Elizabeth K. Hebbard (Yale University), “Manuscript Binding Waste in Beinecke Incunabula”
Dawn Marie Hayes (Montclair State University) and Joseph Patrick Hayes (Independent Scholar), “Sicilia Normanna: A Digital Conservation Project for Sicily’s Norman Past”
Toby Burrows (King’s College London), “Visualizing and Modeling the History of Manuscript Collections: New Digital Approaches”
Lynn Ransom (Schoenberg Institute for Manuscript Studies), “The New Schoenberg Database of Manuscripts: A Research Tool for Tracking the Current and Historic Locations of the World’s Manuscript Books”
Michelle R. Warren (Dartmouth College), “Remix the Manuscript: A Chronicle of Digital Experiments”
After the speakers assumed a spot around the inside of the horseshoe, audience members were encouraged to circulate, ask questions, and explore models and maps in more detail.
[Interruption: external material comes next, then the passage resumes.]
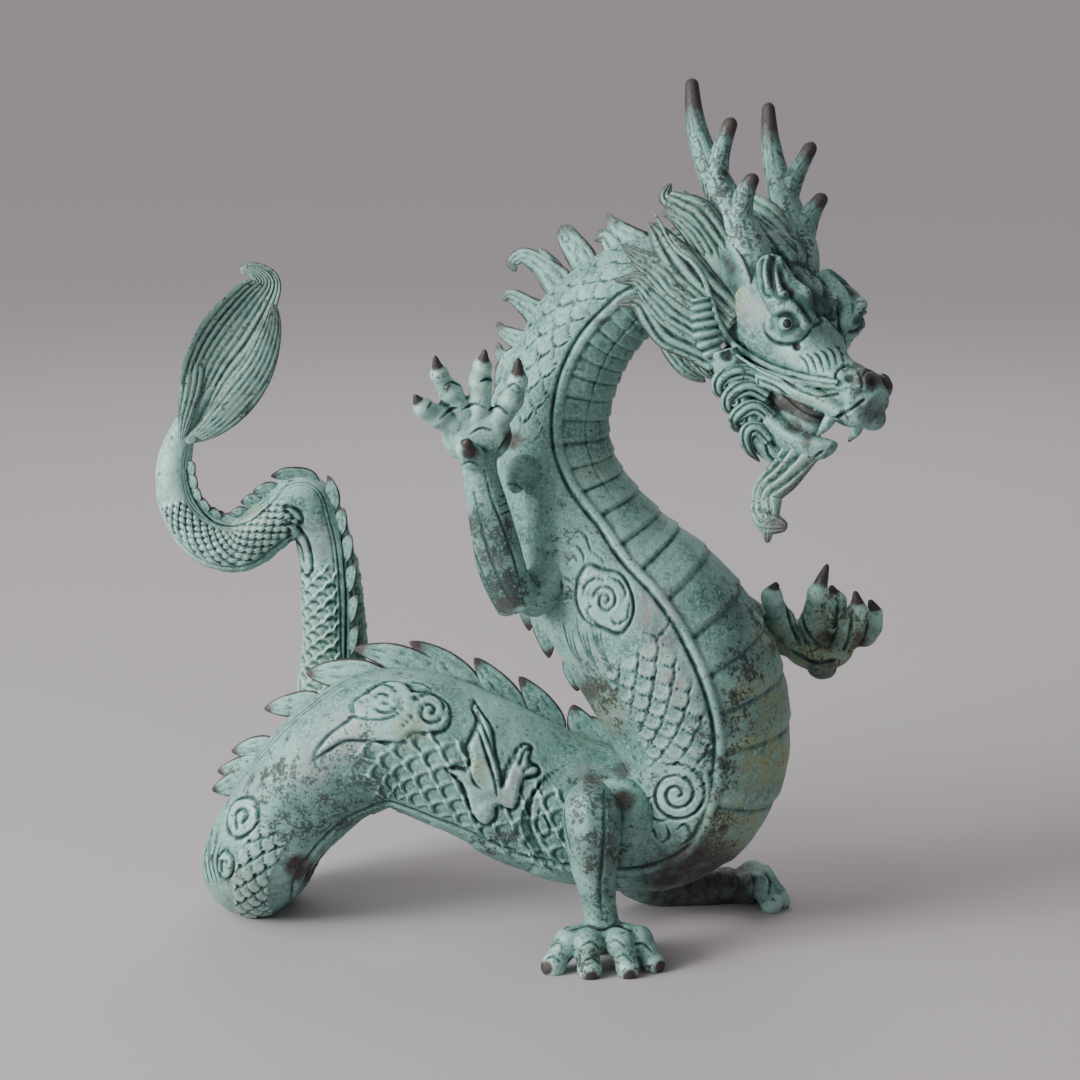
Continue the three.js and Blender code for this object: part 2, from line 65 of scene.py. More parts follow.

Chair William Stoneman specifically called on us to seek out not only the scholars whose research spoke to our own interests, but also those whose work was outside of our academic comfort zones. The result was at once organized chaos and a resounding success.
This kind of experimentation is something that I hope the MAA will support in the future. In the drive to further involve graduate students and early career researchers, in the fostering of dialogue between junior and senior colleagues, and in the structuring of conference events themselves, inclusivity and interactivity should always be guiding principles.
Emily Savage is in the third year of her PhD in Art History at the University of St Andrews, Scotland. Her thesis examines issues of gender, viewership, and reception in late medieval English art. At this year’s MAA conference she was awarded Best Graduate Student Paper for her paper “‘i pray you remember your suster elizabeth’: Fitzwilliam MS 48 and Its Patrons.” This spring, she is co-organizing a conference for postgraduate and early career researchers on the theme of recycling in medieval art; Re/Generate: Materiality and the Afterlives of Things in the Middle Ages will take place in St Andrews on May 6-7.